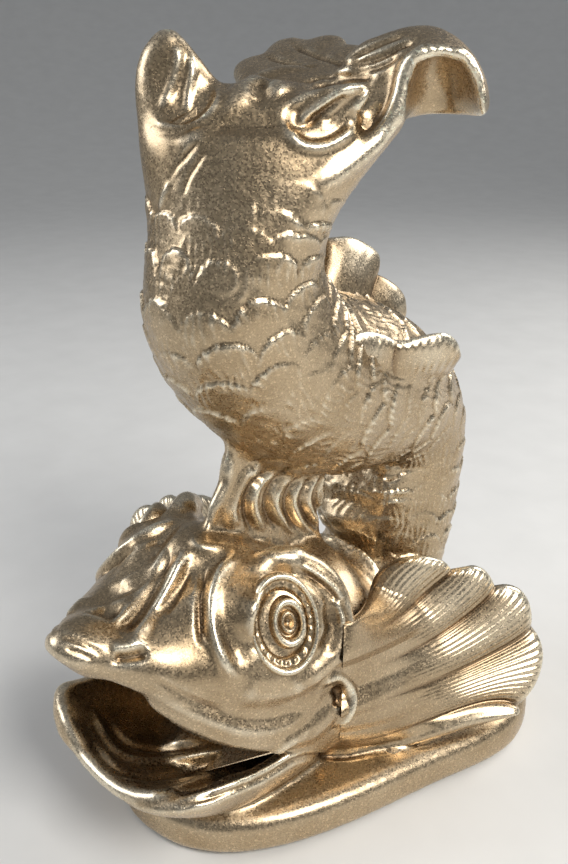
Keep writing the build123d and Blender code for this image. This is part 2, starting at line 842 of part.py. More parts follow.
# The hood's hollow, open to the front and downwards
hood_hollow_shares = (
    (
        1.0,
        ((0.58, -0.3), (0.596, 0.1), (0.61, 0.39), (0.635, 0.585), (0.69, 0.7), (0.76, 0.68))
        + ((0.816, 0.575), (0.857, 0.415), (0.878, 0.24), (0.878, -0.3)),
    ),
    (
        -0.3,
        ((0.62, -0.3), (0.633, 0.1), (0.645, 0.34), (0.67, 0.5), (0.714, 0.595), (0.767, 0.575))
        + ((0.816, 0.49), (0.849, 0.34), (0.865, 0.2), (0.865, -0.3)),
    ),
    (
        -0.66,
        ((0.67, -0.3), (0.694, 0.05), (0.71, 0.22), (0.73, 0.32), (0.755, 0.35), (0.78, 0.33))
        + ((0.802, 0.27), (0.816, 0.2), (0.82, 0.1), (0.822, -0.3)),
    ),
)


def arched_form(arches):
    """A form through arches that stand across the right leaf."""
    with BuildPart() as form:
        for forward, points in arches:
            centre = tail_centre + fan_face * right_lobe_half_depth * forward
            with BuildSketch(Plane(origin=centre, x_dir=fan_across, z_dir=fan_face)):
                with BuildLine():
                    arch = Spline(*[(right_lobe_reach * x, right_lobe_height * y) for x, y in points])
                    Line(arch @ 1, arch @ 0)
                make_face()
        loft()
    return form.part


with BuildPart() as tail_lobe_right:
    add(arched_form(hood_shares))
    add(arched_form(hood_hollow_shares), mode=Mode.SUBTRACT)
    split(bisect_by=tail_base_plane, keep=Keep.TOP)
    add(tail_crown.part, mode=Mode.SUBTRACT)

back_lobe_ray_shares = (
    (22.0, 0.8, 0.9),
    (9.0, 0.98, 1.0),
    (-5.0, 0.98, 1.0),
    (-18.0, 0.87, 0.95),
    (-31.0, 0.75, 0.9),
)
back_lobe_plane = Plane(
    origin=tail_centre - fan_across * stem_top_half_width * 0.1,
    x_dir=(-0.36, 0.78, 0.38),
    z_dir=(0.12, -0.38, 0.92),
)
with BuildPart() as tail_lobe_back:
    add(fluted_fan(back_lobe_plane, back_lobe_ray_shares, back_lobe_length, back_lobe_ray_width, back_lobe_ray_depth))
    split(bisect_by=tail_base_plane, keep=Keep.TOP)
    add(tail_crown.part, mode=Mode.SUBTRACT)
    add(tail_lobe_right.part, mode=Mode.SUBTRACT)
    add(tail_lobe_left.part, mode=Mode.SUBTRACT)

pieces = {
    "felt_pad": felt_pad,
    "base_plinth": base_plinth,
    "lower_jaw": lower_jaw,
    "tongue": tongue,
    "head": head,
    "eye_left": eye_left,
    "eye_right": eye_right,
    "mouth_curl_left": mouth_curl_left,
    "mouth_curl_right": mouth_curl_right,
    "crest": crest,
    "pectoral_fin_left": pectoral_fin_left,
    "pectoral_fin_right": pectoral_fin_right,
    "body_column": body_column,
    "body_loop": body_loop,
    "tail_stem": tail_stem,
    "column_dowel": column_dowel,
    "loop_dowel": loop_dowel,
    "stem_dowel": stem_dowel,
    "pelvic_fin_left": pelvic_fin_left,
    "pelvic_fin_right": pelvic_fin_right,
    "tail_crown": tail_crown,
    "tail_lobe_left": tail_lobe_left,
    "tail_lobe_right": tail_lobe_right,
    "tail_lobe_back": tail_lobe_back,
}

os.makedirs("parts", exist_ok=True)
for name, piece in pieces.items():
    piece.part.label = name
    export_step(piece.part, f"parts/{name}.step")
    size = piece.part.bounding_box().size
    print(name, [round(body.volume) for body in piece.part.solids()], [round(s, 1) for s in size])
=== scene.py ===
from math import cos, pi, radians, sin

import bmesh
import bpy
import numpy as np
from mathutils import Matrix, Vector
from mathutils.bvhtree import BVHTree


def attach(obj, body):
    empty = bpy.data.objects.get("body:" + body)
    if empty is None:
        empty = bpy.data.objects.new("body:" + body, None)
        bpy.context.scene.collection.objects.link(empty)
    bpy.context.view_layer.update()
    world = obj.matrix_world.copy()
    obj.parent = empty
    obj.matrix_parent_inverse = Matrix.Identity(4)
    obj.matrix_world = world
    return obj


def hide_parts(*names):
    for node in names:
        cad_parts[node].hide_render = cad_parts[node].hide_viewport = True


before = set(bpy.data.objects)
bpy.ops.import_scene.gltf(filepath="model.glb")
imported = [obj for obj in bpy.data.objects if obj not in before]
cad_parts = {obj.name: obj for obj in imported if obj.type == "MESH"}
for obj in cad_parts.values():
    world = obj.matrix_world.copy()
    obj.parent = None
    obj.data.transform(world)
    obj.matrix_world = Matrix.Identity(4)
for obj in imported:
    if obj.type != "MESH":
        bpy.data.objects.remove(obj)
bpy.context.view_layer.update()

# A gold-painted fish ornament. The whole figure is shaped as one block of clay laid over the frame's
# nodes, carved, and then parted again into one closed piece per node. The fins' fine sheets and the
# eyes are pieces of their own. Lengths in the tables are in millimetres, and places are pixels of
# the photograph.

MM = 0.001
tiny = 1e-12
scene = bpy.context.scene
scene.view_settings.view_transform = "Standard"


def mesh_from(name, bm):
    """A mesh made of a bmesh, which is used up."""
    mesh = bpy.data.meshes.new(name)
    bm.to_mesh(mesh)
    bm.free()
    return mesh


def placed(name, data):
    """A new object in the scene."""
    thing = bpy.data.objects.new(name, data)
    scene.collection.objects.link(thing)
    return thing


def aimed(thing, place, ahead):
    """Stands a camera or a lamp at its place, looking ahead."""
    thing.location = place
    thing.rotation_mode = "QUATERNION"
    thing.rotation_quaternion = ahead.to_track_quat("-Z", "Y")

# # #

Repeat the preceding lines exactly, please, every one of them.

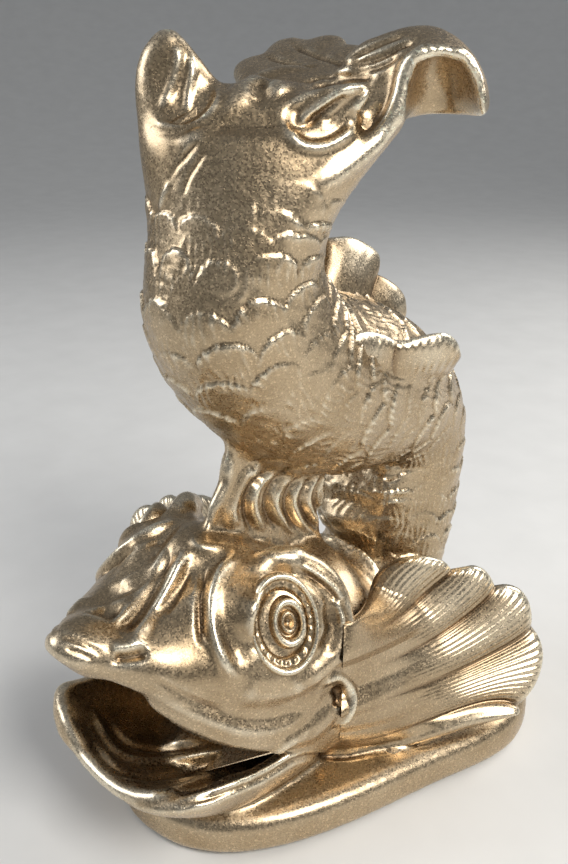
Keep writing the build123d and Blender code for this image. This is part 2, starting at line 842 of part.py. More parts follow.
# The hood's hollow, open to the front and downwards
hood_hollow_shares = (
    (
        1.0,
        ((0.58, -0.3), (0.596, 0.1), (0.61, 0.39), (0.635, 0.585), (0.69, 0.7), (0.76, 0.68))
        + ((0.816, 0.575), (0.857, 0.415), (0.878, 0.24), (0.878, -0.3)),
    ),
    (
        -0.3,
        ((0.62, -0.3), (0.633, 0.1), (0.645, 0.34), (0.67, 0.5), (0.714, 0.595), (0.767, 0.575))
        + ((0.816, 0.49), (0.849, 0.34), (0.865, 0.2), (0.865, -0.3)),
    ),
    (
        -0.66,
        ((0.67, -0.3), (0.694, 0.05), (0.71, 0.22), (0.73, 0.32), (0.755, 0.35), (0.78, 0.33))
        + ((0.802, 0.27), (0.816, 0.2), (0.82, 0.1), (0.822, -0.3)),
    ),
)


def arched_form(arches):
    """A form through arches that stand across the right leaf."""
    with BuildPart() as form:
        for forward, points in arches:
            centre = tail_centre + fan_face * right_lobe_half_depth * forward
            with BuildSketch(Plane(origin=centre, x_dir=fan_across, z_dir=fan_face)):
                with BuildLine():
                    arch = Spline(*[(right_lobe_reach * x, right_lobe_height * y) for x, y in points])
                    Line(arch @ 1, arch @ 0)
                make_face()
        loft()
    return form.part


with BuildPart() as tail_lobe_right:
    add(arched_form(hood_shares))
    add(arched_form(hood_hollow_shares), mode=Mode.SUBTRACT)
    split(bisect_by=tail_base_plane, keep=Keep.TOP)
    add(tail_crown.part, mode=Mode.SUBTRACT)

back_lobe_ray_shares = (
    (22.0, 0.8, 0.9),
    (9.0, 0.98, 1.0),
    (-5.0, 0.98, 1.0),
    (-18.0, 0.87, 0.95),
    (-31.0, 0.75, 0.9),
)
back_lobe_plane = Plane(
    origin=tail_centre - fan_across * stem_top_half_width * 0.1,
    x_dir=(-0.36, 0.78, 0.38),
    z_dir=(0.12, -0.38, 0.92),
)
with BuildPart() as tail_lobe_back:
    add(fluted_fan(back_lobe_plane, back_lobe_ray_shares, back_lobe_length, back_lobe_ray_width, back_lobe_ray_depth))
    split(bisect_by=tail_base_plane, keep=Keep.TOP)
    add(tail_crown.part, mode=Mode.SUBTRACT)
    add(tail_lobe_right.part, mode=Mode.SUBTRACT)
    add(tail_lobe_left.part, mode=Mode.SUBTRACT)

pieces = {
    "felt_pad": felt_pad,
    "base_plinth": base_plinth,
    "lower_jaw": lower_jaw,
    "tongue": tongue,
    "head": head,
    "eye_left": eye_left,
    "eye_right": eye_right,
    "mouth_curl_left": mouth_curl_left,
    "mouth_curl_right": mouth_curl_right,
    "crest": crest,
    "pectoral_fin_left": pectoral_fin_left,
    "pectoral_fin_right": pectoral_fin_right,
    "body_column": body_column,
    "body_loop": body_loop,
    "tail_stem": tail_stem,
    "column_dowel": column_dowel,
    "loop_dowel": loop_dowel,
    "stem_dowel": stem_dowel,
    "pelvic_fin_left": pelvic_fin_left,
    "pelvic_fin_right": pelvic_fin_right,
    "tail_crown": tail_crown,
    "tail_lobe_left": tail_lobe_left,
    "tail_lobe_right": tail_lobe_right,
    "tail_lobe_back": tail_lobe_back,
}

os.makedirs("parts", exist_ok=True)
for name, piece in pieces.items():
    piece.part.label = name
    export_step(piece.part, f"parts/{name}.step")
    size = piece.part.bounding_box().size
    print(name, [round(body.volume) for body in piece.part.solids()], [round(s, 1) for s in size])
=== scene.py ===
from math import cos, pi, radians, sin

import bmesh
import bpy
import numpy as np
from mathutils import Matrix, Vector
from mathutils.bvhtree import BVHTree


def attach(obj, body):
    empty = bpy.data.objects.get("body:" + body)
    if empty is None:
        empty = bpy.data.objects.new("body:" + body, None)
        bpy.context.scene.collection.objects.link(empty)
    bpy.context.view_layer.update()
    world = obj.matrix_world.copy()
    obj.parent = empty
    obj.matrix_parent_inverse = Matrix.Identity(4)
    obj.matrix_world = world
    return obj


def hide_parts(*names):
    for node in names:
        cad_parts[node].hide_render = cad_parts[node].hide_viewport = True


before = set(bpy.data.objects)
bpy.ops.import_scene.gltf(filepath="model.glb")
imported = [obj for obj in bpy.data.objects if obj not in before]
cad_parts = {obj.name: obj for obj in imported if obj.type == "MESH"}
for obj in cad_parts.values():
    world = obj.matrix_world.copy()
    obj.parent = None
    obj.data.transform(world)
    obj.matrix_world = Matrix.Identity(4)
for obj in imported:
    if obj.type != "MESH":
        bpy.data.objects.remove(obj)
bpy.context.view_layer.update()

# A gold-painted fish ornament. The whole figure is shaped as one block of clay laid over the frame's
# nodes, carved, and then parted again into one closed piece per node. The fins' fine sheets and the
# eyes are pieces of their own. Lengths in the tables are in millimetres, and places are pixels of
# the photograph.

MM = 0.001
tiny = 1e-12
scene = bpy.context.scene
scene.view_settings.view_transform = "Standard"


def mesh_from(name, bm):
    """A mesh made of a bmesh, which is used up."""
    mesh = bpy.data.meshes.new(name)
    bm.to_mesh(mesh)
    bm.free()
    return mesh


def placed(name, data):
    """A new object in the scene."""
    thing = bpy.data.objects.new(name, data)
    scene.collection.objects.link(thing)
    return thing


def aimed(thing, place, ahead):
    """Stands a camera or a lamp at its place, looking ahead."""
    thing.location = place
    thing.rotation_mode = "QUATERNION"
    thing.rotation_quaternion = ahead.to_track_quat("-Z", "Y")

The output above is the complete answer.